Ce qui nous rend perplexes, c’est que l’Université de Montréal a le vent dans les voiles à bien des égards. Les inscriptions étudiantes sont à la hausse. Par ailleurs, le corps professoral de l’Université affiche une performance enviable pour ce qui est de la confiance accordée par les organismes qui subventionnent la recherche. Il nous faudra cependant un soutien institutionnel et des conditions qui nous permettront de conjuguer les divers volets de notre tâche pour réaliser ces recherches et conserver cette réputation qui, rejaillissant sur plusieurs plans, devient un puissant levier de développement et de promotion de l’Université.

L’arrêt de l’embauche de professeurs et professeures risque d’avoir un effet domino et d’entrainer une dégradation du milieu. Nous entrevoyons une série de conséquences à moyen et à long terme:

• une augmentation des tensions et une détérioration du climat au sein des unités;

• l’épuisement professionnel et la perte de motivation;

• la réduction de la diversité des champs disciplinaires;

• l’affaiblissement des liens entre l’enseignement et la recherche;

• une perte du sens et de la profondeur du savoir acquis par les étudiants et étudiantes pendant leur formation (et, à ce sujet, il est de notre devoir d’élargir les perspectives de ceux et celles qui s’accommoderaient d’une baisse des exigences du moment qu’ils obtiennent un diplôme);

• la diminution des efforts que les professeurs et professeures sont en mesure de consacrer à la mise à jour des programmes, qui doivent être adaptés à une réalité changeante mais qu’on ne peut laisser évoluer au gré du vent;

• une baisse du degré de satisfaction, nuisible au rayonnement de l’Université.

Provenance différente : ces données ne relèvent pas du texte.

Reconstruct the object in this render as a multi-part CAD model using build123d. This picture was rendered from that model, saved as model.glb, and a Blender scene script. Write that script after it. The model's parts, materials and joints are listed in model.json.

La clé du développement d’une université, la source de sa vitalité et de son rayonnement, ce sont les compétences intellectuelles, scientifiques et pédagogiques. En adoptant une approche axée sur la valorisation des fonctions professorales, l’Université de Montréal pourrait trouver un nouveau souffle et se démarquer.

 

1 Selon les données de Statistique Canada regroupées dans l’Almanach de l’enseignement postsecondaire 2006 de l’ACPPU, ce rapport atteignait 25,1 à l’Université de Montréal en 2003-2004, alors qu’il n’était que de 19,7 à McGill et de 17,4 à l’Université de Sherbrooke, par exemple.

2 Selon les taux indiqués dans Faits et chiffres. Document de référence. Tournée du recteur, hiver 2006.